Sembra incredibile, ma la scienza, prima degli anni ‘90, non si era mai posta il problema che i farmaci potessero avere una risposta diversa nei due sessi. Cerchiamo allora di chiarire l’argomento “medicina di genere” con l’aiuto di Teresita Mazzei, Ordinaria di Farmacologia dell’Università di Firenze.
Quando se ne comincia a parlare?
I casi più clamorosi nell’ultimo ventennio sono stati due: il primo appartiene alla classe di farmaci antitumorali studiati per la terapia del carcinoma in fase avanzata ed inoperabile. Sperimentando il capostipite di questi farmaci, il gefitinib, con studi clinici controllati in Europa, America e Giappone, fu osservata nella popolazione europea ed americana una risposta inferiore rispetto a quella dei pazienti giapponesi. Infatti, le donne asiatiche hanno sulla membrana delle cellule del tumore polmonare un numero maggiore di recettori per il gefitinib che vi si lega e ne provoca la morte.
Il secondo è un farmaco per l’insonnia, lo zolpidem, presente sul mercato dalla fine degli anni Novanta. Fu notato un enorme aumento di incidenti automobilistici causato da donne che ne facevano uso. Queste, a parità di dose assunta, avevano una concentrazione nel sangue doppia rispetto agli uomini.
Le patologie si manifestano in maniera diversa fra i due sessi?
Sì, per età di insorgenza o, più spesso, per la sintomatologia. L’esempio più noto è quello dell’infarto del miocardio che nel maschio si presenta più frequentemente con il classico dolore toracico irradiato al braccio sinistro; nella donna, invece, può provocare un malessere vago o una vera e propria colica addominale. Durante il ricovero al pronto soccorso spesso alle donne infartuate viene fatta una gastroscopia o una colonscopia prima di giungere a una diagnosi corretta.
È vero che le donne sono le maggiori consumatrici di farmaci?
La motivazione più probabile è che si tratta in gran parte di farmaci per i quali è necessaria una prescrizione medica. È vero che sono le donne le maggiori frequentatrici degli ambulatori dei medici di famiglia, lamentando più sintomi e, quindi, ottenendo più prescrizioni.

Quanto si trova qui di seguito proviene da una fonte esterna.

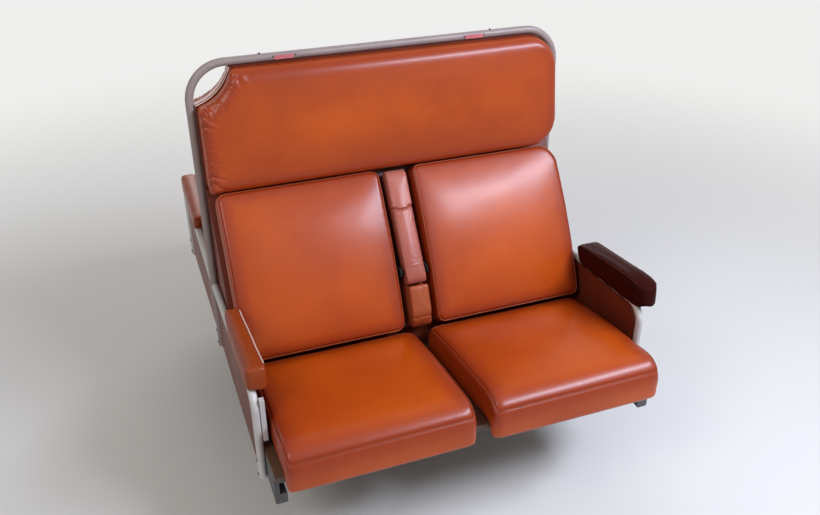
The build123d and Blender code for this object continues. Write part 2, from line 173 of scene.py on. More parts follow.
# %% [markdown]
# ## Shared effects for the finishes
#
# Leathercloth has a printed grain of small cells with fine creases between them, and the same
# grain runs over every cushion. An image could give it, but procedural textures need no
# unwrapping and have no seams of their own. A shader node group holds the grain once. A second
# group mottles a colour, and a third one finds the worn places on paint. Each has named inputs,
# so that every finish sets its own strength.


# %% Shader group helpers
FLOAT = "NodeSocketFloat"
COLOUR = "NodeSocketColor"


def shader_group(name, inputs, outputs):
    """An empty shader node group, with the sockets that come in and those that go out."""
    group = bpy.data.node_groups.new(name, "ShaderNodeTree")
    for label, kind, value in inputs:
        socket = group.interface.new_socket(label, in_out="INPUT", socket_type=kind)
        socket.default_value = value
    for label, kind in outputs:
        group.interface.new_socket(label, in_out="OUTPUT", socket_type=kind)
    entry = group.nodes.new("NodeGroupInput")
    leave = group.nodes.new("NodeGroupOutput")
    return group, entry.outputs, leave.inputs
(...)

Gli effetti collaterali preferiscono le donne?
Le donne hanno reazioni avverse ai farmaci pari a 1,5-1,7 volte superiori agli uomini, con tossicità che può richiedere il ricovero. La causa è che i farmaci sono sperimentati prevalentemente su giovani volontari maschi. Le medicine sono assorbite ed eliminate dalle donne molto più lentamente rispetto agli uomini, raggiungendo e mantenendo così concentrazioni più elevate nel sangue più a lungo, con livelli potenzialmente tossici. Le statine, per esempio, farmaci anticolesterolo, causano più facilmente nelle donne, soprattutto anziane, dolori muscolari, mentre gli antipertensivi Ace inibitori provocano più tosse.
Nelle sperimentazioni farmacologiche le donne sono sottorappresentate?
Dopo la tragedia della nascita di migliaia di bambini focomelici provocata dall’assunzione in gravidanza della talidomide, farmaco per l’insonnia, l’organismo regolatorio dei farmaci americano vietò la sperimentazione dei nuovi farmaci nelle donne in età fertile. Da allora il reclutamento delle donne negli studi clinici è sempre stato scarso e i risultati, ottenuti da pazienti maschi, sono stati estesi e giudicati validi anche per il sesso femminile.
Trovandoci di fronte a queste evidenti differenze di genere sia per le malattie che per i farmaci, esistono Linee guida che ne tengano conto?
No. Nonostante le numerose evidenze scientifiche che abbiamo molto parzialmente illustrato, non esistono ad oggi una vera e propria Linea guida o un Protocollo terapeutico specifici per genere.